Thanks, I see what you mean. Actually my second attempt to improve the query did sorting rather than filtering out so I was headed in the same direction as what you suggest.
edit: to further comment on this. It is an optimization, to avoid additional hops in getting to the right peers. It should not be needed to "fix" a current content request failure.
Well I believe it is a problem related to making our implementation more tolerant to failing nodes in our routing table so I was trying to fix the scenario when the first 16 nodes all fail to respond or have a radius outside the content. I was thinking of doing something like this:
var closestNodes =
p.routingTable.neighbours(targetId, p.routingTable.len(), seenOnly = false)
# Shuffling the order of the nodes in order to not always hit the same node
# first for the same request.
p.baseProtocol.rng[].shuffle(closestNodes)
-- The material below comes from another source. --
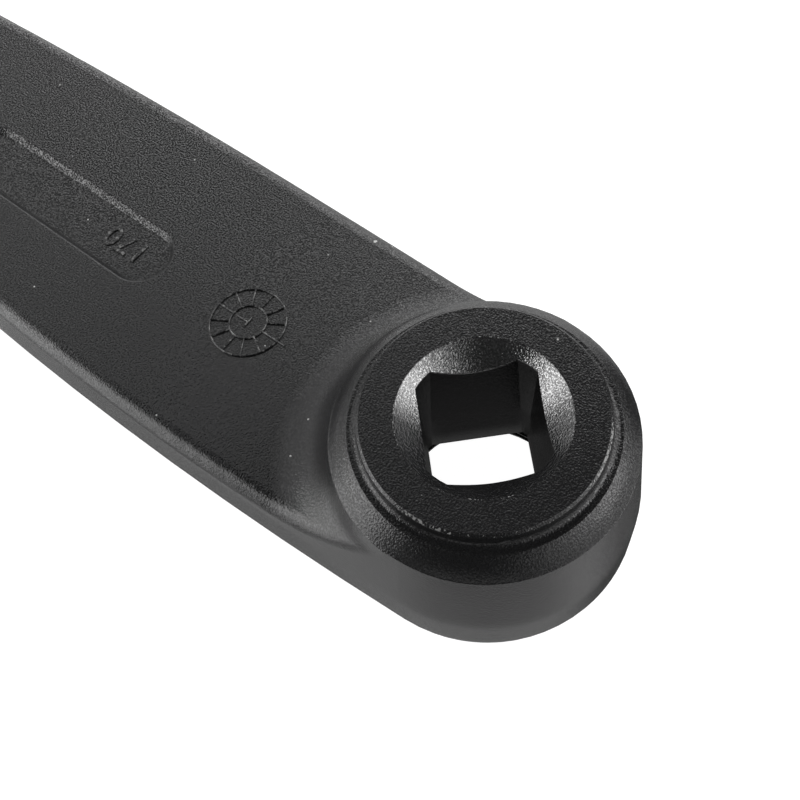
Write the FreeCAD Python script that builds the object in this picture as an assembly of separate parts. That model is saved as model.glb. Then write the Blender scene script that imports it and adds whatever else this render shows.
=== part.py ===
import FreeCAD, Part
import math
import os

# Left crank arm of a bicycle: one forged, painted piece with a square taper socket.
# Millimetres and degrees. The origin is on the socket's axis, in the plane of the outer
# face. +X runs along the arm to the pedal hole and +Z towards the frame, the inner side.

# Lengths and heights along the forging
crank_length = 170.0
arm_height = 12.6
parting_height = 4.3
extractor_depth = 7.6
socket_length = 19.4

# Square taper socket: its small end lies next to the extractor bore
square_width = 12.7
taper_per_side = 2.0
corner_radius = 8.6
mouth_radius = 9.92
mouth_angle = 42.6

# Boss, from the mouth of the socket outwards
land_width = 4.18
land_edge_bevel = 0.3
shelf_drop = 2.3
shelf_width = 1.26
shelf_hollow = 0.9
shoulder_round = 8.0
shoulder_start_angle = 55.0
shoulder_end_angle = 31.4
boss_draft_angle = 6.1
turned_margin = 0.12

# Concave flare from the arm's inner face up to the boss: a gentle rise, then a fillet
flare_reach = 50.0
flare_rise_radius = 400.0
flare_fillet = 8.8

# Outline of the forging in the parting plane
eye_wall = 9.4
left_bow_radius = 600.0
left_taper_angle = 2.6
right_bow_radius = 1150.0
right_taper_angle = 3.82
arm_draft_angle = 4.6

# Rounding of the arm's edges
inner_edge_round = 2.3
barrel_gap = 0.1
outer_edge_gap = 0.3

# Threaded holes, drilled to the inner diameter of their threads
extractor_radius = 10.5
extractor_chamfer = 1.1
pedal_hole_radius = 6.55
pedal_chamfer = 0.7
pedal_seat_width = 2.3
pedal_seat_depth = 0.3

# Shallow label pocket in the inner face
pocket_start = 52.7
pocket_length = 41.0
pocket_width = 9.3
pocket_offset = 1.75
pocket_depth = 0.8
pocket_wall_angle = 44.0
pocket_rim_round = 0.5

# How far a cutting or limiting body runs past the faces that it shapes
run_out = 4.0

UP = FreeCAD.Vector(0, 0, 1)
BOSS_CENTRE = FreeCAD.Vector(0, 0, 0)

# Sizes that follow from the ones above
arm_draft = math.tan(math.radians(arm_draft_angle))
boss_draft = math.tan(math.radians(boss_draft_angle))
wall_lean = math.cos(math.radians(boss_draft_angle))
boss_height = extractor_depth + socket_length
barrel_height = arm_height - inner_edge_round - barrel_gap
land_radius = mouth_radius + land_width
shelf_height = boss_height - shelf_drop
shelf_radius = land_radius + shelf_width
shoulder_start = math.radians(shoulder_start_angle)
shoulder_end = math.radians(shoulder_end_angle)
shoulder_centre_r = shelf_radius - shoulder_round * math.cos(shoulder_start)
shoulder_centre_z = shelf_height - shoulder_round * math.sin(shoulder_start)
rim_radius = shoulder_centre_r + shoulder_round * math.cos(shoulder_end)
rim_height = shoulder_centre_z + shoulder_round * math.sin(shoulder_end)
boss_radius = rim_radius + turned_margin / 2.0 + boss_draft * (rim_height - barrel_height)
eye_radius = pedal_hole_radius + eye_wall
blank_top = boss_height + run_out
turned_reach = crank_length + eye_radius + run_out


def point(x, y, z=0.0):
    return FreeCAD.Vector(x, y, z)


def segment(start, end):
    return Part.makeLine(start, end)


def bow(start, middle, end):
    return Part.Arc(start, middle, end).toShape()


def turned(edges):
    """Solid made by turning a closed profile in the XZ plane about the boss axis."""
    profile = Part.Face(Part.Wire(edges))
    return profile.revolve(BOSS_CENTRE, UP, 360.0)


def corner_arc(centre_r, centre_z, radius, start_angle, end_angle):
    """Arc in the XZ plane, its angles in degrees from +X towards +Z."""
    ends = []
    for angle in (start_angle, (start_angle + end_angle) / 2.0, end_angle):
        turn = math.radians(angle)
        ends.append(point(centre_r + radius * math.cos(turn), 0,
                          centre_z + radius * math.sin(turn)))
    return ends


def long_edge(bow_radius, taper_angle, boss, eye):
    """Points of a long edge: a gentle bow next to the boss, then straight to the eye.

    The bow touches the boss circle and the straight part touches the eye's circle.
    Returned are the bow's start, middle and end, and the point where the eye begins.
    """
    taper = math.radians(taper_angle)
    inward = bow_radius - eye - crank_length * math.sin(taper)
    along = math.sqrt((bow_radius - boss) ** 2 - inward ** 2)
    centre_x = along * math.cos(taper) - inward * math.sin(taper)
    centre_y = -along * math.sin(taper) - inward * math.cos(taper)
    start = math.atan2(-centre_x, -centre_y)
    ends = []
    for angle in (start, (start + taper) / 2.0, taper):
        ends.append((centre_x + bow_radius * math.sin(angle),
                     centre_y + bow_radius * math.cos(angle)))
    ends.append((crank_length + eye * math.sin(taper), eye * math.cos(taper)))
    return ends


def arm_outline(height):
    """Boss round, eye round and the two long edges at a height of the forging."""
    boss = wall_radius(max(height, barrel_height))
    inset = arm_draft * (max(height, parting_height) - parting_height)
    eye = eye_radius - inset
    left = [point(x, y, height) for x, y in
            long_edge(left_bow_radius, left_taper_angle, boss, eye)]
    right = [point(x, -y, height) for x, y in
             long_edge(right_bow_radius, right_taper_angle, boss, eye)]
    return Part.Wire([
        bow(left[0], left[1], left[2]),
        segment(left[2], left[3]),
        bow(left[3], point(crank_length + eye, 0, height), right[3]),
        segment(right[3], right[2]),
        bow(right[2], right[1], right[0]),
        bow(right[0], point(-boss, 0, height), left[0]),
    ])


def outer_half():
    """Forging below the parting plane, with its rounded outer edge."""
    blank = Part.Face(arm_outline(0.0)).extrude(UP * parting_height)
    rim = [edge for edge in blank.Edges if edge.BoundBox.ZMax < parting_height / 2.0]
    return blank.makeFillet(parting_height - outer_edge_gap, rim)


def inner_half():
    """Forging above the parting plane, run out above the boss."""
    heights = (parting_height, barrel_height, blank_top)
    low, middle, high = [arm_outline(height) for height in heights]
    return Part.makeLoft([low, middle], True, True).fuse(
        Part.makeLoft([middle, high], True, True))


def wall_radius(height):
    """Radius of the leaning boss wall at a height above its straight barrel."""
    return boss_radius - boss_draft * (height - barrel_height)


def flare_limit():
    """Arm's inner face and the concave flare that climbs from it to the boss wall."""
    rise_z = arm_height + flare_rise_radius
    to_fillet = flare_rise_radius - flare_fillet
    gap = wall_radius(rise_z) + turned_margin + flare_fillet / wall_lean - flare_reach
    lean = gap * boss_draft
    slope = boss_draft ** 2 + 1.0
    fall = (lean - math.sqrt(lean ** 2 - slope * (gap ** 2 - to_fillet ** 2))) / slope
    fillet_r = flare_reach + gap - boss_draft * fall
    fillet_z = rise_z + fall
    meeting = 180.0 + math.degrees(math.atan2(rise_z - fillet_z, flare_reach - fillet_r))
    foot, rise_middle, rise_end = corner_arc(flare_reach, rise_z, flare_rise_radius,
                                             270.0, meeting)
    rise_end, fillet_middle, top = corner_arc(fillet_r, fillet_z, flare_fillet,
                                              meeting, 180.0 + boss_draft_angle)
    floor = parting_height - run_out
    ceiling = blank_top - run_out / 2.0
    wall_end = point(wall_radius(ceiling) + turned_margin, 0, ceiling)
    return turned([
        segment(point(0, 0, floor), point(turned_reach, 0, floor)),
        segment(point(turned_reach, 0, floor), point(turned_reach, 0, arm_height)),
        segment(point(turned_reach, 0, arm_height), foot),
        bow(foot, rise_middle, rise_end),
        bow(rise_end, fillet_middle, top),
        segment(top, wall_end),
        segment(wall_end, point(0, 0, ceiling)),
        segment(point(0, 0, ceiling), point(0, 0, floor)),
    ])


def shoulder_limit():
    """Turned end of the boss: land, hollow step, narrow shelf and bulging shoulder."""
    hollow = min(shelf_hollow, shelf_drop / 2.0, shelf_width * 0.9)
    bevel = min(land_edge_bevel, shelf_drop / 4.0)
    bevel_top = point(land_radius - bevel, 0, boss_height)
    bevel_foot = point(land_radius, 0, boss_height - bevel)
    hollow_top, hollow_middle, hollow_foot = corner_arc(
        land_radius + hollow, shelf_height + hollow, hollow, 180.0, 270.0)
    shelf_end, bulge, rim = corner_arc(shoulder_centre_r, shoulder_centre_z, shoulder_round,
                                       shoulder_start_angle, shoulder_end_angle)
    overhang = max(wall_radius(rim.z) + 2.0 * turned_margin - rim.x, turned_margin)
    rim_foot = point(rim.x + overhang, 0, rim.z - overhang)
    floor = parting_height - run_out
    return turned([
        segment(point(0, 0, floor), point(turned_reach, 0, floor)),
        segment(point(turned_reach, 0, floor), point(turned_reach, 0, rim_foot.z)),
        segment(point(turned_reach, 0, rim_foot.z), rim_foot),
        segment(rim_foot, rim),
        bow(rim, bulge, shelf_end),
        segment(shelf_end, hollow_foot),
        bow(hollow_foot, hollow_middle, hollow_top),
        segment(hollow_top, bevel_foot),
        segment(bevel_foot, bevel_top),
        segment(bevel_top, point(0, 0, boss_height)),
        segment(point(0, 0, boss_height), point(0, 0, floor)),
    ])


def on_inner_face(edge):
    box = edge.BoundBox
    flat = abs(box.ZMin - arm_height) < 0.01 and abs(box.ZMax - arm_height) < 0.01
    return flat and box.XMax > crank_length / 2.0


def forging():
    arm = inner_half().common(flare_limit())
    edges = [edge for edge in arm.Edges if on_inner_face(edge)]
    arm = arm.makeFillet(inner_edge_round, edges)
    arm = arm.common(shoulder_limit())
    return arm.fuse(outer_half()).removeSplitter()


def square(half, height):
    """Square with its corners on the X and Y axes of the boss."""
    corner = half * math.sqrt(2.0)
    corners = [point(corner, 0, height), point(0, corner, height),
               point(-corner, 0, height), point(0, -corner, height)]
    return Part.makePolygon(corners + corners[:1])


def taper_socket():
    """Tapered square hole with rounded corners and a conical mouth."""
    slope = math.tan(math.radians(taper_per_side))
    low = extractor_depth - run_out
    small = square_width / 2.0 - slope * run_out
    large = square_width / 2.0 + slope * (blank_top - extractor_depth)
    hole = Part.makeLoft([square(small, low), square(large, blank_top)], True, True)
    corners = Part.makeCylinder(corner_radius, blank_top - low, point(0, 0, low))
    steepness = math.tan(math.radians(mouth_angle))
    mouth_depth = mouth_radius * steepness
    mouth = Part.makeCone(0.0, mouth_radius + run_out / steepness,
                          mouth_depth + run_out, point(0, 0, boss_height - mouth_depth))
    return hole.common(corners).fuse(mouth)


def bore(radius, low, high, x=0.0):
    return Part.makeCylinder(radius, high - low, point(x, 0, low))


def chamfer(radius, size, face_height, outwards, x=0.0):
    """Countersink of a bore; outwards is +1 or -1 along Z, away from the metal."""
    deep = face_height - outwards * size
    tip = face_height + outwards * size
    if outwards > 0:
        return Part.makeCone(radius, radius + 2.0 * size, tip - deep, point(x, 0, deep))
    return Part.makeCone(radius + 2.0 * size, radius, deep - tip, point(x, 0, tip))


def extractor_bore():
    mouth = chamfer(extractor_radius, extractor_chamfer, 0.0, -1)
    return bore(extractor_radius, -run_out, extractor_depth).fuse(mouth)


def pedal_hole():
    """Pedal hole with a shallow seat for the pedal's flange on the outer side."""
    through = bore(pedal_hole_radius, -run_out, arm_height + run_out, crank_length)
    seat = bore(pedal_hole_radius + pedal_seat_width, -run_out, pedal_seat_depth,
                crank_length)
    outer = chamfer(pedal_hole_radius, pedal_chamfer, pedal_seat_depth, -1, crank_length)
    inner = chamfer(pedal_hole_radius, pedal_chamfer, arm_height, 1, crank_length)
    return through.fuse([seat, outer, inner])


def slot_outline(radius, height):
    """Slot with full round ends; the end centres stay put when the radius changes."""
    first = pocket_start + pocket_width / 2.0
    last = pocket_start + pocket_length - pocket_width / 2.0
    y = pocket_offset
    return Part.Wire([
        segment(point(first, y - radius, height), point(last, y - radius, height)),
        bow(point(last, y - radius, height), point(last + radius, y, height),
            point(last, y + radius, height)),
        segment(point(last, y + radius, height), point(first, y + radius, height)),
        bow(point(first, y + radius, height), point(first - radius, y, height),
            point(first, y - radius, height)),
    ])


def label_pocket():
    """Body that cuts the pocket, with leaning walls."""
    lean = pocket_depth * math.tan(math.radians(pocket_wall_angle))
    floor = arm_height - pocket_depth
    low = slot_outline(pocket_width / 2.0 - lean, floor)
    high = slot_outline(pocket_width / 2.0 + lean, arm_height + pocket_depth)
    return Part.makeLoft([low, high], True, True)


def on_pocket_rim(edge):
    box = edge.BoundBox
    flat = abs(box.ZMin - arm_height) < 0.01 and abs(box.ZMax - arm_height) < 0.01
    margin = 0.1
    inside = box.XMin > pocket_start - margin
    return flat and inside and box.XMax < pocket_start + pocket_length + margin


def crank_arm():
    body = forging().cut(taper_socket())
    body = body.cut(extractor_bore())
    body = body.cut(pedal_hole())
    body = body.cut(label_pocket())
    rim = [edge for edge in body.Edges if on_pocket_rim(edge)]
    return body.makeFillet(min(pocket_rim_round, pocket_depth / 2.0), rim)


os.makedirs("parts", exist_ok=True)
arm = crank_arm()
print("crank arm: valid", arm.isValid(), "solids", len(arm.Solids),
      "volume", round(arm.Volume), "faces", len(arm.Faces))
arm.exportStep("parts/crank_arm.step")
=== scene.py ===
import math

import bmesh
import bpy
from mathutils import Matrix, Vector


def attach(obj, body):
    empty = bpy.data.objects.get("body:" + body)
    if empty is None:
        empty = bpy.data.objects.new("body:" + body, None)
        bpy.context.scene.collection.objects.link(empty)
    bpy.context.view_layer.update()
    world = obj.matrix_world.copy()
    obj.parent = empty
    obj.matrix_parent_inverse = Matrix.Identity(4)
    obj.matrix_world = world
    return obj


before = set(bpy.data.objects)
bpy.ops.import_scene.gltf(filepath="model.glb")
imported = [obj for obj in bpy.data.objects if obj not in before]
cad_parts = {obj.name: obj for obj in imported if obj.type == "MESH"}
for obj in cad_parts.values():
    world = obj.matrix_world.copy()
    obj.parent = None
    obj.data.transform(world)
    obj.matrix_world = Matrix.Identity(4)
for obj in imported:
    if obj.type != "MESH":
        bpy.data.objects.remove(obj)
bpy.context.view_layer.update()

MM = 0.001

# Camera, placed from the photograph's perspective
CAMERA_PLACE_MM = (-31.46, 41.57, 132.13)
VIEW_DIRECTION = (0.3372, -0.3177, -0.8862)
CAMERA_UP = (0.5202, -0.7217, 0.4567)
SENSOR_MM = 36.0
LENS_MM = 48.27
CLIP_START = 0.005
CLIP_END = 40.0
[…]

proc nodesCmp(x, y: Node): int =
let
xRadius = p.radiusCache.get(x.id)
yRadius = p.radiusCache.get(y.id)
if xRadius.isSome() and p.inRange(x.id, xRadius.unsafeGet(), targetId):
-1
elif yRadius.isSome() and p.inRange(y.id, yRadius.unsafeGet(), targetId):
1
else:
0
closestNodes.sort(nodesCmp)
This basically prioritizes nodes that are within the radius of the content but otherwise the order of the nodes should be unchanged. I did notice the query performance improve after this change but I'm not sure if it will create other issues. In general I think we should think of a way to filter out nodes that are not responding or sending empty responses as well as aiming to query nodes having the correct radius range as you said.
So there are several items being discussed here:
Changes for this implemented in this PR: https://github.com/status-im/nimbus-eth1/pull/2841
When starting a recursiveFindContent request, it first looks up the closest nodes in the local routing table. Then continiously trying to contact closer nodes.
However, data radius of the nodes also plays a role here. We could prioritize on nodes for which the data radius actually falls in the target range (if we know the data radius of the node). It is however to be seen if this added complexity is worth it in terms of amount of nodes we need to contact on average before we find the content.